Pramod Gubbi, fondateur de Marcellus Investment Managers, basé à Mumbai, souligne l'engouement pour les petites et moyennes entreprises, le segment dans lequel la plupart des investisseurs particuliers indiens investissent. L'indice des petites capitalisations a augmenté de plus de 28 % cette année.

Les investisseurs locaux sont désormais tentés par les options d'épargne traditionnelles, plus sûres, car les taux de dépôt bancaire ont grimpé depuis la fin de l'année 2022.

Les rendements des obligations de référence à 10 ans sont supérieurs à 7 %, tandis que les dépôts bancaires à un an rapportent environ 7 %.

"Dans l'ensemble, les actions commencent à sembler chères par rapport à d'autres alternatives pour les investisseurs nationaux", a déclaré Sunil Tirumalai, stratège pour les marchés émergents et l'Inde chez UBS à Mumbai.

ÉCART DE VALORISATION

Les investisseurs étrangers se méfient depuis longtemps des valorisations élevées de l'Inde. L'indice Sensex, qui pèse près de 900 milliards de dollars, se négocie actuellement à un ratio cours/bénéfice de 22,6 fois, contre 12,6 fois pour l'indice MSCI Asie-Pacifique ex-Japon.

M. Gala, de Federated Hermes, a déclaré que son fonds avait réduit sa position depuis le début de l'année pour la ramener à un niveau neutre en Inde.

"Ce n'est pas que nous abandonnions l'Inde. Mais... les entreprises de bonne qualité, les entreprises orientées vers la croissance, les entreprises que nous aimerions idéalement acheter, ne sont pas disponibles à des valorisations raisonnables".

Les inquiétudes concernant la gouvernance d'entreprise dissuadent également certains investisseurs, après que le vendeur à découvert américain Hindenburg Research a accusé le groupe Adani, en janvier, d'avoir effectué des transactions commerciales irrégulières.

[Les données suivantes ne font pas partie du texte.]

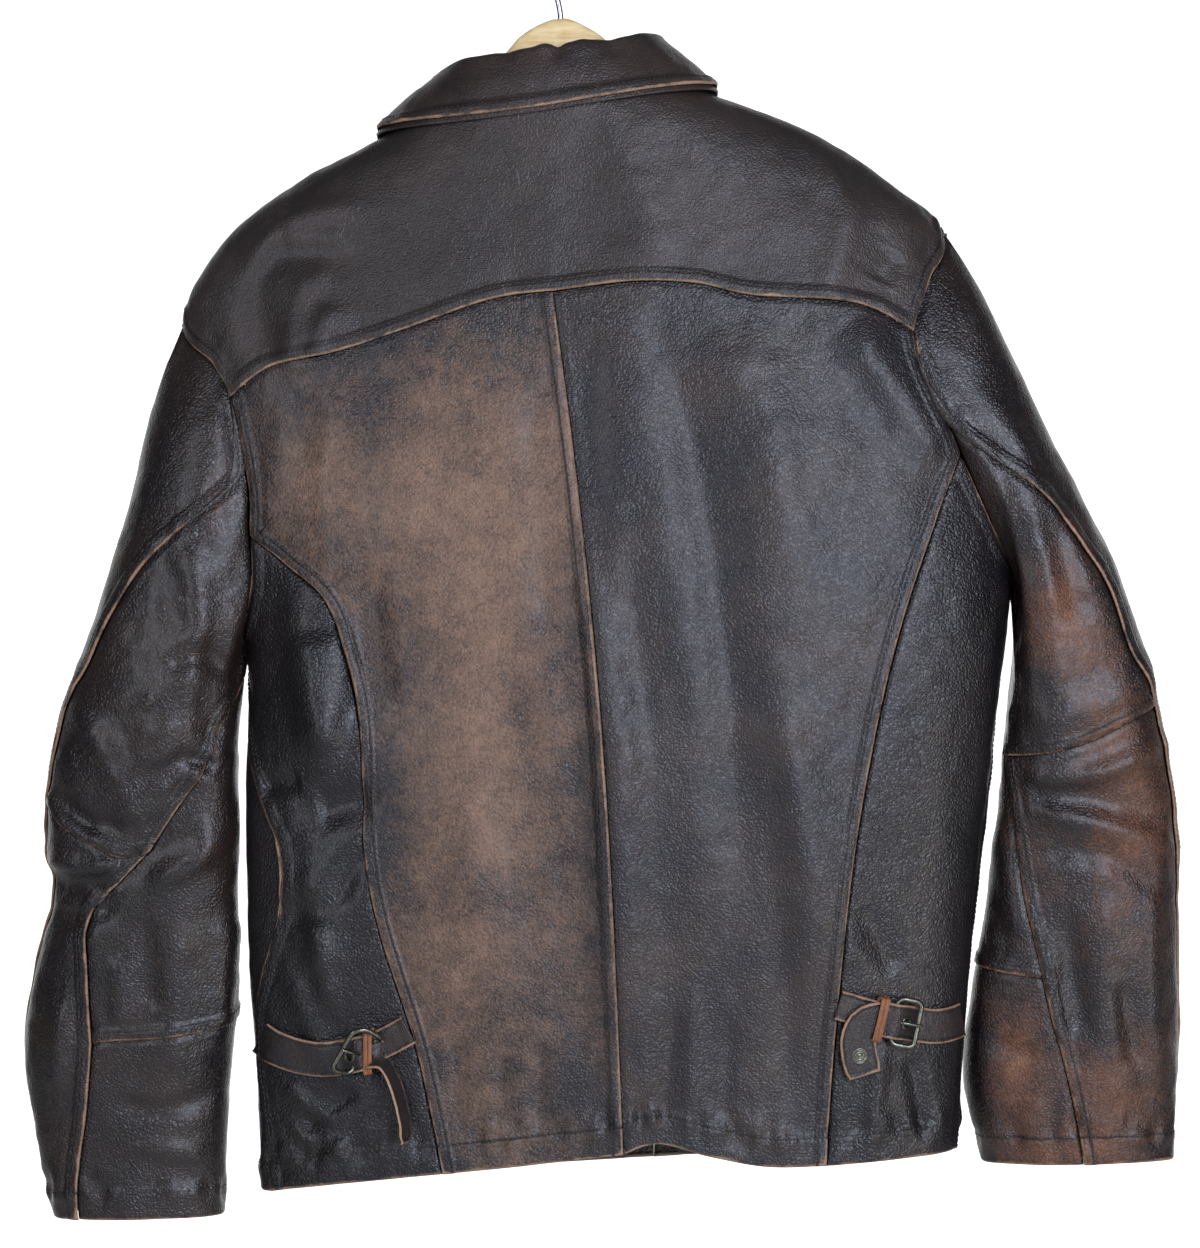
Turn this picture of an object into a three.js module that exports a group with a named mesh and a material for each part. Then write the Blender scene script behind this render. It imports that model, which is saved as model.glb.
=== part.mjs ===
// A worn leather jacket that hangs on a wooden hanger. Millimetres, +Z up.
// The back faces +Y, the front faces -Y, and the wearer's left is +X.
// The origin is the inner crest of the hanger's hook, where a rail carries it.
//
// Each leather piece is a wall on one of two surfaces, the body or a sleeve, or lies on them.
// A place on the body is [turn, level]: turn goes from 0 degrees at the centre back through 90
// at the left side to 180 at the centre front, and -90 is the right side. Level is the height of
// the middle of a ring that slants down to the left, because the whole jacket hangs askew.
// A place on a sleeve is [turn, along]: 90 is its outer line, 0 its back, -90 its inner line and
// -180 its front, and along goes from 0 at the armhole to 1 at the cuff.
import * as THREE from 'three';

// Leather and seams
const leather = 1.5;
const strapLeather = 1.8;
const seamGap = 0.3;
const curvedSeamGap = 0.4;
const armholeStep = 1;
const layGap = 0.4;
const strapRise = 0.9;

// Body rings: level, left edge x, right edge x, slant of the left edge, half depth, roundness
const bodyRings = [
  [-920, 199, -279, 13, 57, 0.74],
  [-800, 203, -289, 17, 62, 0.74],
  [-728, 208, -297, 20, 66, 0.74],
  [-605, 212, -312, 24, 72, 0.76],
  [-494, 211, -321, 27, 74, 0.8],
  [-371, 231, -299, 29.5, 69, 0.88],
  [-251.5, 253, -274, 31.5, 60, 0.95],
  [-210, 226, -241, 20, 57, 1],
  [-174, 172, -192, 14.5, 56, 1],
  [-153, 134, -150, 13, 56, 1],
  [-136, 104, -103, 13.3, 56, 1],
];
const neckLevel = -136;
const frontNeckDip = 72;
const dipStart = -290;

// Seams of the back, as [x, z] seen from behind, each from the hem or the centre outwards
const centreBack = [[-52, -862], [-47, -740], [-40, -610], [-31, -500], [-18, -380], [-3.5, -269.5]];
const yokeSeam = {
  left: [[-3.5, -269.5], [38, -275], [100, -296], [150, -312], [193, -321], [220, -341]],
  right: [[-3.5, -269.5], [-57, -263], [-101, -264], [-141, -272], [-212, -277], [-253, -296]],
};
const princess = {
  left: [
    [72, -876], [90, -790], [115, -710], [126, -650], [130, -560], [150, -487], [180, -458], [206.5, -437],
  ],
  right: [[-192, -871], [-197, -790], [-206, -690], [-220, -600], [-240, -510], [-266, -430], [-284, -381]],
};

const sideSeam = {
  left: [[193, -892], [203, -771], [184, -690], [186, -648], [198, -600], [205, -560], [207, -530]],
  right: [[-280, -864], [-289, -790], [-300, -690], [-312, -590], [-319, -500]],
};
const armhole = {
  left: [
    [253, -283], [234, -315], [220, -341], [208, -400], [206.5, -437], [205, -470], [211, -502], [214, -521],
  ],
  right: [
    [-274, -220], [-266, -256], [-253, -296], [-262, -335], [-284, -381],
    [-305, -425], [-317, -452], [-321, -467],
  ],
};
const hemLine = {
  left: [[-52, -862], [-10, -867], [35, -872], [72, -876], [135, -888], [193, -892]],
  right: [[-52, -862], [-76, -855], [-112, -864], [-150, -871], [-192, -871], [-240, -872], [-280, -864]],
};
const frontHemLevel = -880;
// Degrees past the centre front where the fronts' edges lie, so that the left one overlaps
const frontMeet = 4;

// Armhole stitches are shared by the body and the sleeve: numbered from the shoulder point round the back
const loopCount = 26;
const mark = { yokeBack: 3, princess: 9, underarm: 13, side: 15, underFront: 16, yokeFront: 22 };
const frontScoop = 1.15;
// Where marks fall on the drawn armhole line, as shares of its length in drawn points
const markPlaces = [[0, 0], [mark.yokeBack, 2 / 7], [mark.princess, 4 / 7], [mark.underarm, 1]];

// Sleeve rings: along, outer x, outer z, inner x, inner z, half depth, centre y
const sleeveRings = {
  left: [
    [0, 253, -283, 214, -521, 30, 0],
    [0.12, 273, -340, 216, -545, 39, 0],
    [0.25, 296, -420, 217, -575, 44, -2],
    [0.38, 326, -514, 217, -612, 45, -5],
    [0.5, 349, -592, 217, -652, 43, -9],
    [0.59, 353, -650, 218, -690, 40, -13],
    [0.65, 348, -682, 219, -722, 38, -16],
    [0.75, 361, -738, 221, -765, 37, -20],
    [0.85, 369, -800, 225, -815, 36, -24],
    [0.93, 361, -862, 228, -863, 34, -28],
    [1, 347, -916, 230, -914, 32, -30],
  ],
  right: [
    [0, -274, -220, -321, -467, 30, 0],
    [0.12, -305, -272, -332, -488, 39, 0],
    [0.25, -352, -372, -326, -530, 44, -2],
    [0.38, -401, -468, -321, -570, 45, -5],
    [0.5, -428, -552, -317, -612, 43, -9],
    [0.6, -441, -630, -311, -662, 41, -13],
    [0.7, -441, -700, -304, -712, 39, -17],
    [0.8, -442, -765, -297, -762, 38, -21],
    [0.9, -442, -820, -294, -815, 36, -26],
    [1, -440, -875, -307, -877, 33, -30],
  ],
};
const sleeveRoundness = 0.86;
const blendEnd = 0.3;
const settleShare = 0.3;

// Sleeve seams on the back of each sleeve, as [x, z]
const sleeveSeams = {
  left: {
    top: [[233, -393], [254, -425], [279, -455], [300, -487], [318, -520], [337, -560], [352, -622]],
    elbow: [[352, -622], [338, -640], [316, -652], [297, -661], [277, -657]],
    under: [[227, -579], [238, -602], [257, -628], [277, -657]],
    wrist: [[277, -657], [298, -678], [320, -702], [321, -745], [319, -791]],
    cuff: [[319, -791], [321, -817], [324, -845], [329, -880], [330, -913]],
  },
  right: {
    top: [[-273, -319], [-315, -371], [-356, -425], [-387, -472], [-403, -515], [-424, -555]],
    elbow: [[-424, -555], [-398, -569], [-372, -581], [-345, -588], [-320, -590]],
    under: [[-326, -530], [-323, -560], [-320, -590]],
    wrist: [[-320, -590], [-322, -623], [-330, -681], [-337, -713], [-344, -745]],
    cuff: [[-344, -745], [-351, -776], [-358, -799], [-368, -840], [-374, -873]],
  },
};
const elbowRow = 7;
const wristRow = 11;
const sleeveRows = 15;
const outerForearmTurn = 100;
const frontSeamTurn = -142;

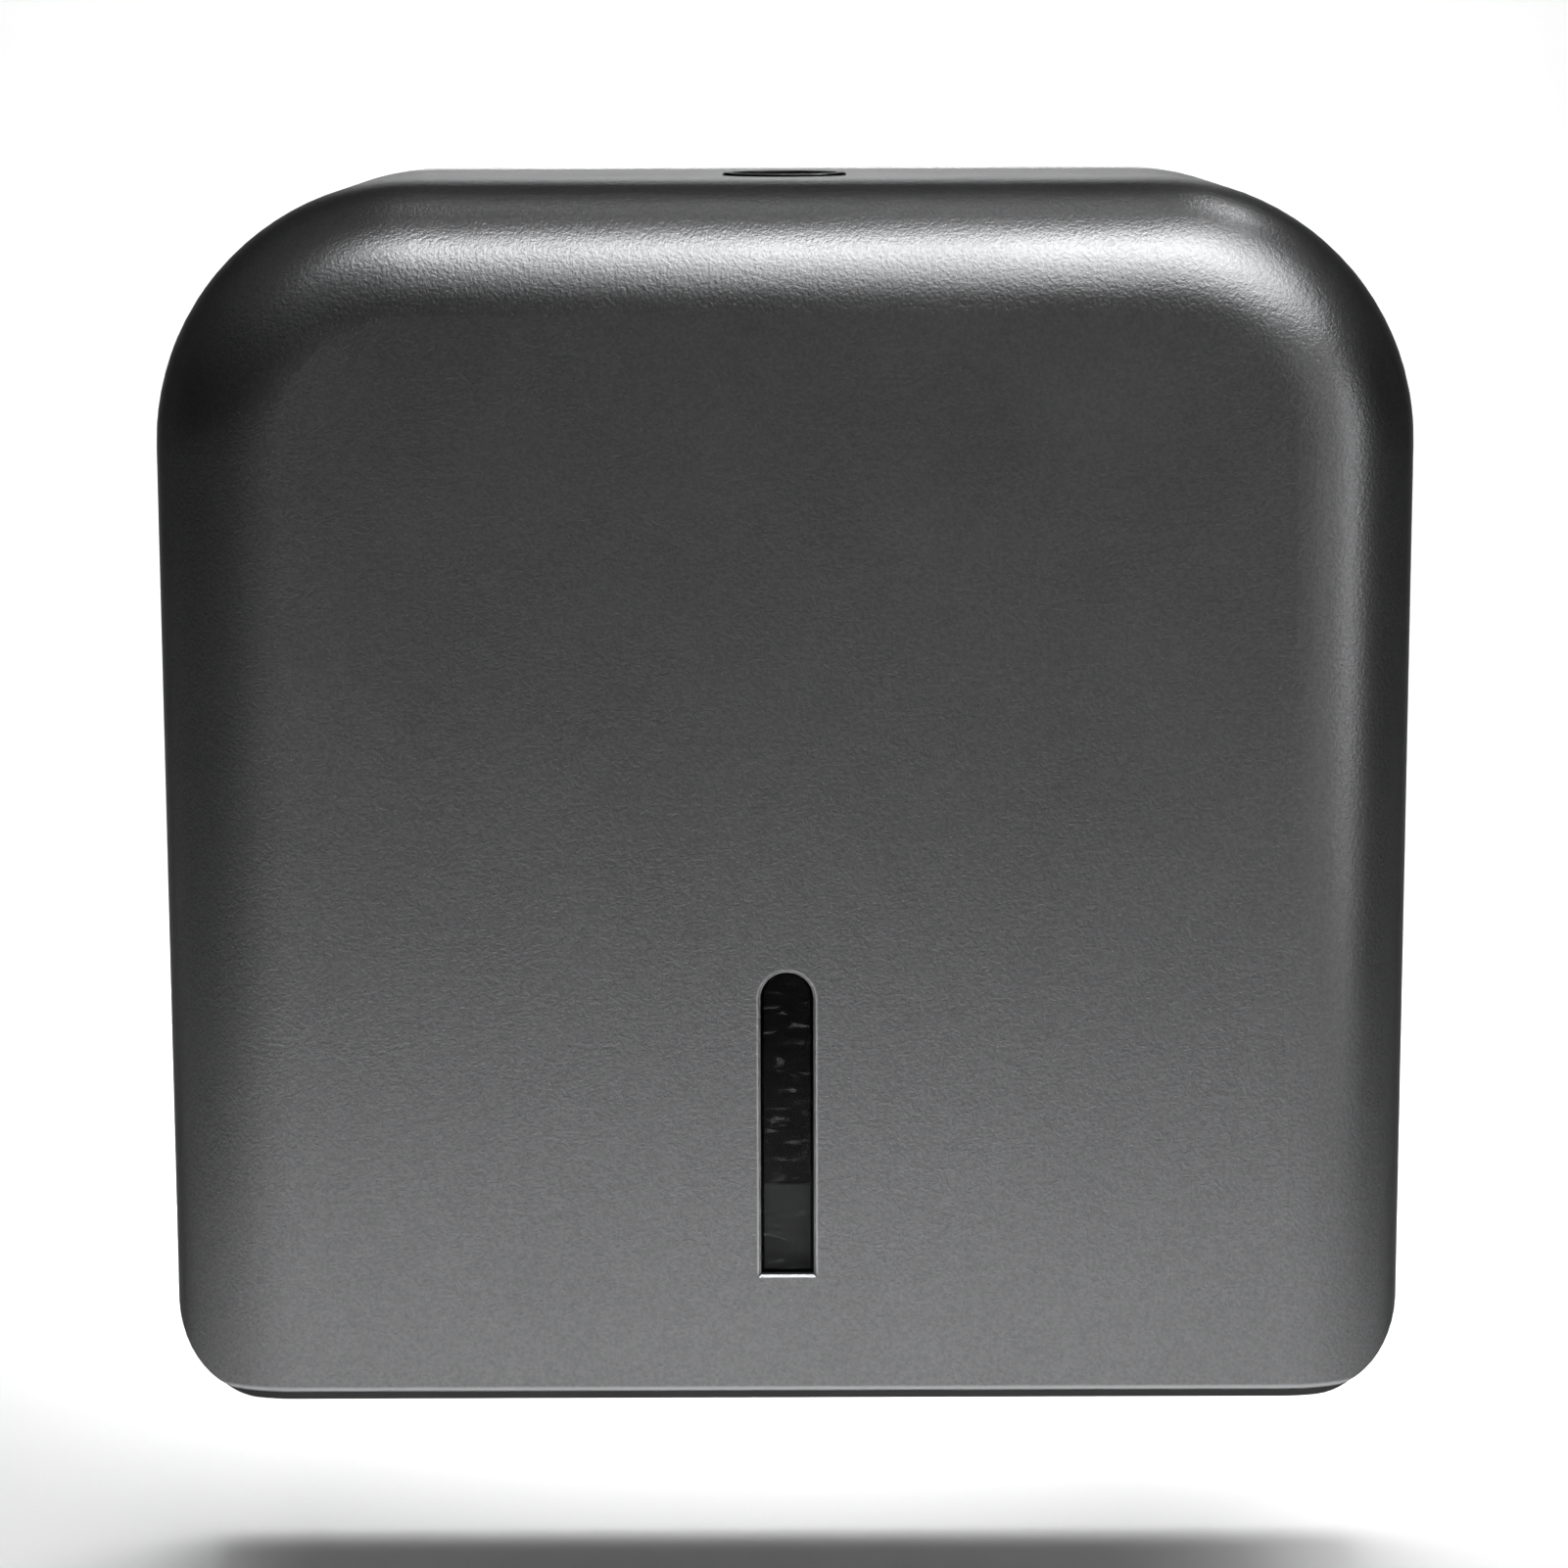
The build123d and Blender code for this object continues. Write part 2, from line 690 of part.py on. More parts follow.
washer = rod_z(washer_radius, 0, lock_y, (cam_top, washer_top))
washer -= rod_z(journal_radius + insert_gap, 0, lock_y, (cam_top - over, washer_top + over))
cam_screw_length = cam_thick + cam_screw_depth - screw_end_gap
cam_screw = Pos(0, lock_y, cam_bottom) * Rot(180, 0, 0) * screw(
    cam_screw_length, cam_screw_shank, cam_screw_head, cam_screw_head_thick
)


def latch_keeper():
    """Steel bracket on the back plate whose turned-down tab the hook goes behind."""
    tab_rear = lock_y + math.sqrt((hook_inner - keeper_hook_gap) ** 2 - keeper_half ** 2)
    tab = (tab_rear - keeper_thick, tab_rear)
    arm = (tab_rear - keeper_thick, y_plate)
    body = span_box((-keeper_half, keeper_half), arm, (keeper_top - keeper_thick, keeper_top))
    body += span_box((-keeper_half, keeper_half), tab, (cam_top + keeper_tab_gap, keeper_top))
    body += span_box(
        (-keeper_flange_half, keeper_flange_half),
        (y_plate - bracket_flange_thick, y_plate),
        (keeper_flange_low, keeper_top),
    )
    for x in (-keeper_screw_x, keeper_screw_x):
        body -= rod_y(screw_shank + insert_gap, x, wall_screw_hole, keeper_screw_z)
    return body


nodes["lock_cup"] = [lock_cup()]
nodes["lock_nut"] = [lock_nut()]
nodes["lock_rotor"] = [lock_rotor()]
nodes["lock_washer"] = [washer]
nodes["lock_cam"] = [lock_cam()]
nodes["cam_screw"] = [cam_screw]
nodes["latch_keeper"] = [latch_keeper()]
nodes["keeper_screws"] = flange_screws(keeper_screw_places)

os.makedirs("parts", exist_ok=True)
for name, pieces in nodes.items():
    save(name, *pieces)
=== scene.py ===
# %% [markdown]
# # A wall dispenser for folded paper towels
#
# This lesson dresses a finished engineering model in Blender. The shapes come in as a fixed
# frame, in metres: x runs to the right, y runs back to the wall and z runs up. The lesson
# gives every piece the finish of the real object, sets up a plain studio round it, and puts
# the camera where the photograph was taken.

# %% Load the model
import math

import bpy
import numpy as np
from mathutils import Matrix, Vector

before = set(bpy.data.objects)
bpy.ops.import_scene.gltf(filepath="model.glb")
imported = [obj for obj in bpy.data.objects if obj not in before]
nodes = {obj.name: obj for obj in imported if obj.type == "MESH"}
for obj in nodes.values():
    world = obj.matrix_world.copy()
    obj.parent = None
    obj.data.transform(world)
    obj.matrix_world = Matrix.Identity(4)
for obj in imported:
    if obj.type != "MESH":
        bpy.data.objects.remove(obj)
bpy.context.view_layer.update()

# %% [markdown]
# ## A plain finish
#
# Every finish below starts from Blender's Principled shader, and what is the same all over a
# piece is set on the shader itself. Patterns are joined to it afterwards. They could follow a
# flat map of the surface, but the pieces have none, so they read the piece's own object
# coordinates. Those are metres here, and the pattern stays on the piece when it swings.

# %% A plain finish and its coordinates
def new_finish(name, colour, roughness, metallic=0.0):
    """A material with its plain values set on the shader itself."""
    material = bpy.data.materials.new(name)
    material.use_nodes = True
    shader = material.node_tree.nodes["Principled BSDF"]
    shader.inputs["Base Color"].default_value = (*colour, 1.0)
    shader.inputs["Roughness"].default_value = roughness
    shader.inputs["Metallic"].default_value = metallic
    return material, shader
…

James Thom, directeur principal des investissements pour les actions asiatiques chez abrdn, surpondère l'Inde et détient une position importante dans le pays depuis de nombreuses années. Selon lui, la Chine est bon marché, mais peu d'investisseurs sont assez courageux pour parier sur un rebond dans ce pays.

"L'Inde se distingue comme étant probablement l'histoire macroéconomique la plus attrayante à l'heure actuelle", a déclaré M. Thom.